The comptroller-general's office estimates that Fujimori spent more than $500,000 on his children's education. But he never explained where the funds came from.
Montesinos testified in court that he handed the president funds from SIN to make the tuition payments.
Accounts containing up to $270,000 have also been discovered in Keiko's name in Citibank in New York, said sources with the ac hoc prosecutor's office. The authorities have requested the lifting of bank secrecy rules in order to determine the origin of the funds.
One of the Fujimori loyalists elected to Congress is Cuculiza, who is accused of complicity in crimes committed by Montesinos.
When the Inter-American Court of Human Rights ruled that the military courts set up by Fujimori to try terrorism suspects were illegal, Cuculiza appeared on the country's most popular talk show programs in tears to warn that the members of Sendero Luminoso would be released from prison en masse as a result, and begin killing civilians.

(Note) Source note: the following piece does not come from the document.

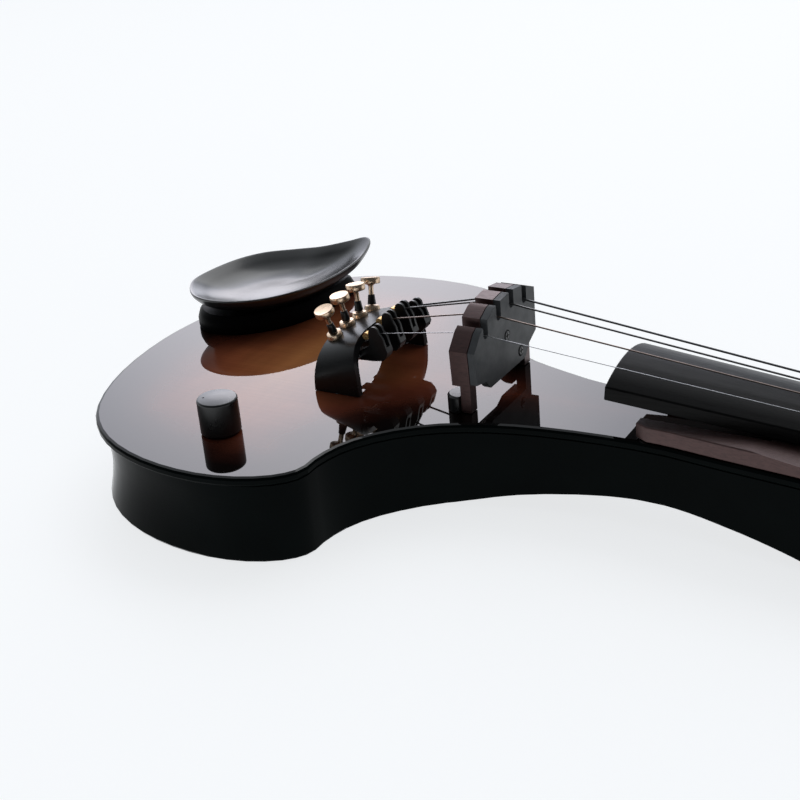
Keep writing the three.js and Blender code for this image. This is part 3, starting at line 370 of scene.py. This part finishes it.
def faced_out(mesh):
    """Turns every face of a solid outwards."""
    mesh.normal_update()
    bmesh.ops.recalc_face_normals(mesh, faces=mesh.faces)
    if mesh.calc_volume(signed=True) < 0:
        bmesh.ops.reverse_faces(mesh, faces=mesh.faces)
    return mesh


# ------------------------------------------------------------------ body

PLATE_EDGE = 1.3 * MM  # depth below the flat top at which the plate is widest
PLATE_GRID = (5.3 * MM, 4.9 * MM)  # spacing of the added lines along X and Y


def cut_up(mesh, axis, low, high, step):
    """Adds lines across the plate's flat top so that it has points inside it."""
    place = low + step
    while place < high:
        point, normal = Vector((0, 0, 0)), Vector((0, 0, 0))
        point[axis], normal[axis] = place, 1
        flat = [f for f in mesh.faces if f.normal.z > 0.9999 and f.calc_center_median().z > TOP - 1e-5]
        edges = {edge for face in flat for edge in face.edges}
        bmesh.ops.bisect_plane(mesh, geom=[*flat, *edges, *{v for e in edges for v in e.verts}], dist=1e-7,
                               plane_co=point, plane_no=normal)
        place += step


def make_plate():
    """The flat top. Each point carries its distance from the plate's edge, for the sunburst."""
    low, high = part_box("top_plate")
    mesh = cad_mesh("top_plate")
    rim = [v.co.copy() for v in mesh.verts if abs(v.co.z - (TOP - PLATE_EDGE)) < 1e-5]
    for axis, step in enumerate(PLATE_GRID):
        cut_up(mesh, axis, low[axis], high[axis], step)
    mesh = to_mesh(mesh, "top_plate_fine", 15)
    tree = kdtree.KDTree(len(rim))
    for i, point in enumerate(rim):
        tree.insert(point.xy.to_3d(), i)
    tree.balance()
    distances = [tree.find(v.co.xy.to_3d())[2] for v in mesh.vertices]
    attribute = mesh.attributes.new("edge_distance", "FLOAT", "POINT")
    attribute.data.foreach_set("value", distances)
    eased(shown("top_plate_fine", mesh, "top_plate"))
    mesh.materials.append(FINISH["black_lacquer"])
    for face in mesh.polygons:
        face.material_index = 0 if face.normal.z > 0.8 else 1


# ------------------------------------------------------------------ turned pieces and screws

def turned(profile, sides=64, ridges=None, ridge_depth=0.04):
    """A solid turned about Z from [radius, height] points in mm. The profile starts and ends on the
    axis, or closes on its first point. Points at the ridged radius alternate in and out, for a
    knurled edge."""
    mesh = bmesh.new()
    rings = []
    for radius, height in profile:
        if radius == 0:
            rings.append([mesh.verts.new((0, 0, height * MM))] * sides)
            continue
        ring = []
        for i in range(sides):
            ridged = ridges and abs(radius - ridges) < 0.02
            r = radius * MM * (1 - ridge_depth * (i % 2) if ridged else 1)
            angle = 2 * math.pi * i / sides
            ring.append(mesh.verts.new((r * math.cos(angle), r * math.sin(angle), height * MM)))
        rings.append(ring)
    for low, high in zip(rings, rings[1:]):
        for i in range(sides):
            j = (i + 1) % sides
            corners = []
            for vertex in (low[i], low[j], high[j], high[i]):
                if vertex not in corners:
                    corners.append(vertex)
            if len(corners) > 2:
                mesh.faces.new(corners)
    return faced_out(mesh)


def placed(mesh, origin, axis):
    """Moves a mesh made about Z so that its axis points along the given direction."""
    turn = Vector(axis).normalized().to_track_quat("Z", "Y").to_matrix().to_4x4()
    mesh.transform(Matrix.Translation(origin) @ turn)
    return mesh


def carved(mesh, cutters):
    """The mesh with closed cutters taken out of it."""
    body = bpy.data.objects.new("carving", mesh)
    SCENE.collection.objects.link(body)
    made = [body]
    for cutter in cutters:
        data = bpy.data.meshes.new("cutter")
        cutter.to_mesh(data)
        cutter.free()
        tool = bpy.data.objects.new("cutter", data)
        SCENE.collection.objects.link(tool)
        boolean = body.modifiers.new("cut", "BOOLEAN")
        boolean.object, boolean.operation, boolean.solver = tool, "DIFFERENCE", "MANIFOLD"
        made.append(tool)
    result = bpy.data.meshes.new_from_object(body.evaluated_get(bpy.context.evaluated_depsgraph_get()))
    for thing in made:
        bpy.data.objects.remove(thing)
    return result


def block(size):
    """A box in mm, centred on the origin."""
    mesh = bmesh.new()
    bmesh.ops.create_cube(mesh, size=1, matrix=Matrix.Diagonal((*(s * MM for s in size), 1)))
    return mesh


def arc(radius, centre, start, end, steps):
    """Profile points round a quarter or so of a circle, angles in degrees."""
    angles = (math.radians(start + (end - start) * i / steps) for i in range(steps + 1))
    return [(centre[0] + radius * math.cos(a), centre[1] + radius * math.sin(a)) for a in angles]


def cross_screw(node, axis, head_radius, head_height, shank_radius):
    """A pan-head screw with a cross recess, on the centre line of its CAD node."""
    low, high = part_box(node)
    axis = Vector(axis)
    centre = (low + high) / 2
    along = max(range(3), key=lambda i: abs(axis[i]))
    length = (high - low)[along] / MM
    top = centre.copy()
    top[along] = high[along] if axis[along] > 0 else low[along]
    round_over = 0.45 * head_height
    profile = [(0, -length), (shank_radius, -length), (shank_radius, -head_height),
               (head_radius, -head_height)]
    profile += arc(round_over, (head_radius - round_over, -round_over), 0, 90, 5) + [(0, 0)]
    mesh = to_mesh(turned(profile, 40), node + "_fine", 40)
    arm, width, depth = head_radius * 1.3, head_radius * 0.26, head_height * 1.2
    mesh = carved(mesh, [block((arm, width, depth)), block((width, arm, depth))])
    source = bmesh.new()
    source.from_mesh(mesh)
    piece_mesh = to_mesh(placed(source, top, axis), node + "_fine", 40)
    eased(shown(node + "_fine", piece_mesh, node))


def make_knob():
    """A plain round knob with a domed top and a small dimple that marks its position."""
    low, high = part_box("volume_knob")
    centre = (low + high) / 2
    radius, height = (high.x - low.x) / 2 / MM, (high.z - low.z) / MM
    origin = Vector((centre.x, centre.y, low.z))
    profile = [(0, 0), (radius - 0.35, 0), (radius, 0.4), (radius, height - 1.5)]
    profile += arc(1.1, (radius - 1.1, height - 1.5), 0, 62, 6)
    profile += [(radius * 0.55, height - 0.16), (radius * 0.3, height - 0.05), (0, height)]
    mesh = to_mesh(turned(profile, 96), "volume_knob_fine", 40)
    dimple_place = (0.55 * radius * MM, 0.35 * radius * MM, (height - 0.2) * MM)
    dimple = placed(turned([(0, -1), (0.45, -1), (0.45, 1), (0, 1)], 16), dimple_place, (0, 0, 1))
    source = bmesh.new()
    source.from_mesh(carved(mesh, [dimple]))
    mesh = to_mesh(placed(source, origin, (0, 0, 1)), "volume_knob_fine", 40)
    eased(shown("volume_knob_fine", mesh, "volume_knob"))


TUNER_HEAD, TUNER_COLLAR = 4.1, 3.3  # radii, mm
TUNER_SCREW = [  # [radius, height above the arch's skin] along a tuner's axis, mm
    (0, -4.3), (0.8, -4.3), (0.8, 6.8), (1.05, 6.8), (1.05, 10.2), (1.3, 10.8), (2.2, 11.2), (3.8, 11.3),
    (TUNER_HEAD, 11.6), (TUNER_HEAD, 13.7), (3.85, 14.0), (3.2, 13.9), (1.2, 13.8), (0, 13.8),
]
TUNER_SLEEVE_RING = [(0.85, 2.6), (1.75, 2.6), (1.8, 3.1), (1.5, 5.6), (1.45, 6.5), (1.2, 6.8), (0.85, 6.8),
                     (0.85, 2.6)]
TUNER_COLLAR_RING = [(1.1, -0.3), (TUNER_COLLAR, -0.3), (TUNER_COLLAR, 1.5), (3.0, 2.1), (2.4, 2.3),
                     (1.1, 2.2), (1.1, -0.3)]


def make_tuners():
    """Gold screws with knurled heads, each with a black sleeve over its stem, and gold collars."""
    for name in STRINGS:
        joint = JOINTS[f"tuner_{name}_turn"]
        origin, axis = Vector(joint["pos_m"]), -Vector(joint["axis"])
        screw = placed(turned(TUNER_SCREW, 52, ridges=TUNER_HEAD, ridge_depth=0.055), origin, axis)
        shown(f"tuner_screw_{name}_fine", to_mesh(screw, "screw", 38), f"tuner_screw_{name}")
        ring = placed(turned(TUNER_SLEEVE_RING, 40), origin, axis)
        piece = bpy.data.objects.new(f"tuner_sleeve_{name}", to_mesh(ring, "sleeve", 38))
        SCENE.collection.objects.link(piece)
        piece.data.materials.append(FINISH["satin_black_metal"])
        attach(piece, BODY_OF[f"tuner_screw_{name}"])
        ring = placed(turned(TUNER_COLLAR_RING, 72, ridges=TUNER_COLLAR, ridge_depth=0.03), origin, axis)
        shown(f"tuner_collar_{name}_fine", to_mesh(ring, "collar", 38), f"tuner_collar_{name}")


# ------------------------------------------------------------------ chin rest

def spline(points, steps, closed=False):
    """Points on a Catmull-Rom curve through the given ones."""
    n = len(points)
    vectors = [Vector(p) for p in points]
    pick = (lambda i: vectors[i % n]) if closed else (lambda i: vectors[min(max(i, 0), n - 1)])
    found = []
    for i in range(n if closed else n - 1):
        a, b, c, d = (pick(i + k) for k in (-1, 0, 1, 2))
        for k in range(steps):
            t = k / steps
            found.append(0.5 * (2 * b + (c - a) * t + (2 * a - 5 * b + 4 * c - d) * t * t
                                + (3 * b - a - 3 * c + d) * t ** 3))
    return found if closed else found + [vectors[-1]]


def skin(rings):
    """A closed solid over rings of points in metres, with a fan over the first and the last."""
    mesh = bmesh.new()
    made = [[mesh.verts.new(p) for p in ring] for ring in rings]
    for low, high in zip(made, made[1:]):
        for i in range(len(low)):
            j = (i + 1) % len(low)
            mesh.faces.new((low[i], low[j], high[j], high[i]))
    for ring in (made[0], made[-1]):
        middle = mesh.verts.new(sum((v.co for v in ring), Vector()) / len(ring))
        for i in range(len(ring)):
            mesh.faces.new((ring[i], ring[(i + 1) % len(ring)], middle))
    return faced_out(mesh)


CHIN_RIM = [  # x and y from under the bridge, height above the chin rest's level, mm
    (-169.5, 25, 1), (-167, 14.5, 0.4), (-159, 6, 0), (-148, 2.8, 0), (-137, 4.6, 0), (-126.5, 10.8, 0),
    (-118, 21, 0), (-112, 34, 0), (-109, 47, 0.2), (-108, 60, 0.8), (-108.2, 71, 2), (-110, 80.5, 4.2),
    (-114.5, 84.5, 5), (-121.5, 80.5, 3.8), (-131.5, 73.2, 2.6), (-143, 67.5, 2), (-156, 58.5, 2),
    (-164.5, 45, 1.8),
]
CHIN_LEVEL, CHIN_DISH, CHIN_WALL = 18, 6, 3.2  # rim above the flat top, depth and thickness, mm
CHIN_MIDDLE = (-138, 38)
BRIDGE_X = 85  # the bridge's front face from the origin, mm


def make_chin_rest():
    """A dished cup with a thin rim, on a duller block."""
    rim = spline(CHIN_RIM, 7, closed=True)

    def ring(share, drop, level):
        points = []
        for q in rim:
            x = q.x + (CHIN_MIDDLE[0] - q.x) * share + BRIDGE_X
            y = q.y + (CHIN_MIDDLE[1] - q.y) * share
            z = CHIN_LEVEL + q.z * (1 - level) - drop
            points.append(Vector((x * MM, y * MM, TOP + z * MM)))
        return points

    deep = CHIN_DISH + CHIN_WALL
    section = [(0.97, deep, 1), (0.4, deep - 0.6, 1), (0.22, CHIN_DISH * 0.75 + CHIN_WALL - 0.6, 0.7),
               (0.1, CHIN_DISH * 0.45 + CHIN_WALL - 0.8, 0.4), (0.03, 2.6, 0.1), (0.006, 1.0, 0.0),
               (0.006, 0.25, 0.0), (0.022, 0.0, 0.0), (0.13, CHIN_DISH * 0.3, 0.1),
               (0.25, CHIN_DISH * 0.62, 0.4), (0.42, CHIN_DISH * 0.88, 0.7), (0.65, CHIN_DISH * 0.99, 1),
               (0.97, CHIN_DISH, 1)]
    mesh = to_mesh(skin([ring(*s) for s in spline(section, 4)]), "chin_rest_cup_fine", 60)
    shown("chin_rest_cup_fine", mesh, "chin_rest_cup")
    black = painted("chin_rest_black", (0.004, 0.004, 0.0045), 0.4, 0.15, 12, 0.002,
                    **{"Specular IOR Level": 0.04})
    refine("chin_rest_block", 0, material=black)


# ------------------------------------------------------------------ assembly

make_camera()
make_studio()
FINISH = finishes()
make_plate()
make_knob()
make_tuners()
make_chin_rest()
for number in (1, 2):
    cross_screw(f"bridge_screw_{number}", (1, 0, 0), 2.0, 1.2, 1.3)
for number in (1, 2, 3, 4):
    cross_screw(f"cover_screw_{number}", (0, 0, -1), 2.5, 0.75, 0.95)
refine("body_shell", 0, angle=40)
for node, width in {  # edge rounding in mm
    "cavity_cover": 0, "tailpiece_arch": 0.35, "bridge_core": 0.35, "bridge_plate": 0.3,
    "bridge_post_treble": 0, "bridge_post_bass": 0, "fingerboard_riser": 0.25, "fingerboard": 0.5,
    "neck": 0.3, "nut": 0.2, "output_jack": 0.2, "jack_nut": 0.2, "potentiometer": 0.2,
    "potentiometer_shaft": 0.2, "lever_axle": 0.15, "battery": 0.6, "battery_clip": 0.2,
    "preamp_board": 0.2,
}.items():
    refine(node, width)
for node in NODES:
    if node.startswith(("chin_rest_bolt", "arch_bolt", "ball_end")):
        refine(node, 0)
    if node.startswith("string_"):
        refine(node, 0, material=string_metal(node[7]))
    if node.startswith(("tuner_lever", "peg_")):
        refine(node, 0.2)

Another of the newly elected legislators is Santiago Fujimori, the former president's brother, who is facing prosecution for corruption from his alleged participation in the purchase of a Boeing 737 for $25 million.
From 1990 to 1996, Santiago worked as an adviser to Fujimori behind the scenes, and according to testimony by Montesinos, took part in the purge of judges and prosecutors opposed to the regime.
Rolando Reategui, another of the pro-Fujimori legislators-elect, faces trial in two cases, involving the forgery of signatures to register Fujimori's candidacy in the 2000 elections, and payments from Montesinos for his own congressional campaign.
"There is a sector of the population that respects Fujimori's government because it solved concrete problems that touched directly on their lives, like terrorism, and because they do not worry about the high cost in lives that the counterinsurgency policy entailed. That explains the large proportion of votes obtained by Keiko Fujimori," said Amnesty International activist Ismael Vega.
APRODEH's Gloria Cano, meanwhile, warned that "If the pro-Fujimori legislators strike up an alliance with Humala and his team, Peru could become an international pariah."